All 15,000 to 18,000 people of it.

A tree is a database, and databases that have had bad info input and then erased (learning curve) have problems. So — I started over. OMG. I got 10 generations on with practically everybody—and discovered the program hadn’t been recording it.

Blooie. I had dumped it, think it was autosaved, but stupid me—I’d had the program open in another window, mostly forgotten, and it had right of way. It didn’t record.

Lost it.

I’m doing it all over again. This time down the main family line. 40 gen, and I’ve hit Vikings. Bigtime Vikings.I have Vikings all over my tree.  You would not believe how many.  My English tree has Vikings. My Dutch tree has Vikings, I foreknow that, and that’s my mother’s tree: I’m still working on my father’s. The Norwegians, Danes, and Swedes really kept records, all the way to frost giants, to whom I am of course related (I love it when we get to mythology). And if it weren’t for idiots in the DB saying they lived in New Jersey in 2007 we’d be happier—and then there are the people that haven’t noticed the -sdottir/-sdotter/-sson business, and give us Queen Cyrid Bjornsson instead of Bjornsdotter. Gettaclue! It’s so easy to follow a Nordic genealogy: you KNOW if they were Bjornsdotter, their dad was named, yes, Bjorn. And since they recycle names in alternate generations—it gives you a help in kicking the DB to see what it might turn up, if prodded (it’s interactive with the World Tree)… Dutch names, too, except (Hanneke will understand, I think) that, beyond going from Pieter Jans to Jan Pieters….start going in genealogical circles…I had one that looped three times before I began to understand somebody had started reiterating the prior sequence, loop-to-loop-to loop, and I had followed it much too far without checking the dates.

I SO enjoyed my stint as GOH in Oslo…I was amazed that everyone spoke English; and I was already so curious—I think my appointed convention guide thought I was nuts: I wanted to see every museum; I had no idea about the Sculpture Park (Vigelund), but I was fascinated—and I wanted to see ordinary life. In Oslo, if you don’t have bus fare, and you’re a regular, you just tell the driver you’ll pay tomorrow. Brilliant! Shiny! And I was so embarrassed to realize if I’d been hit by said bus while I was there, the Norwegian health care system would handle everything—I was so embarrassed I didn’t want to reclaim my VAT (value added tax) at my exit from the country. I could get behind that. I’d have given them a donation. I’ve never felt so indebted. And of course the people were wonderful. Did I mention I missed my flight to Oslo? An airport guard steered me wrong, I missed my plane, my luggage ended up in Oslo and I finally got a plane to Geneva, which was full of blue-bereted UN forces going somewhere. I then nabbed an Lufthansa flight (I wasn’t personally paying for this: I was the airline’s problem, thank goodness, because it was Atlanta’s fault!) over the edge of Germany, which I’d never seen, up over Denmark—screw the distractions in the cabin: I was looking out the window!—and on across to Norway. It was so good. I loved my stay there, in every regard.

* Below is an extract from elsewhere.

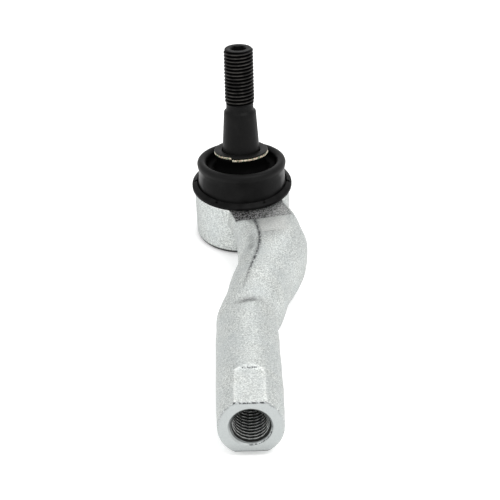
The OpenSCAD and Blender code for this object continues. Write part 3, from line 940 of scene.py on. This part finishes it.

Anyway—-back to the ancestry thing….If I’d been doing that, then—I’d have wanted to see Vestfold and Telemark, and more museums. IT’s so fascinating. And then there was the WWII museum—in which they had hollowed out logs in which the Resistance had smuggled stuff inside loads of wood, which was just brilliant….

I so loved my visit there.

If anybody wants to play this game, ancestry.com always runs a 2-weeks-free offer…and it’s kinda fun:  what you need is the best info you can get from grans and family Bibles, and a week in which you can live on potato chips and liter bottles of Coke. It’s intuitive, and in 2 weeks without sleep you can run down everything easy to extract from the World Tree…then bail off, reconstruct, and figure if you want to carry on with it.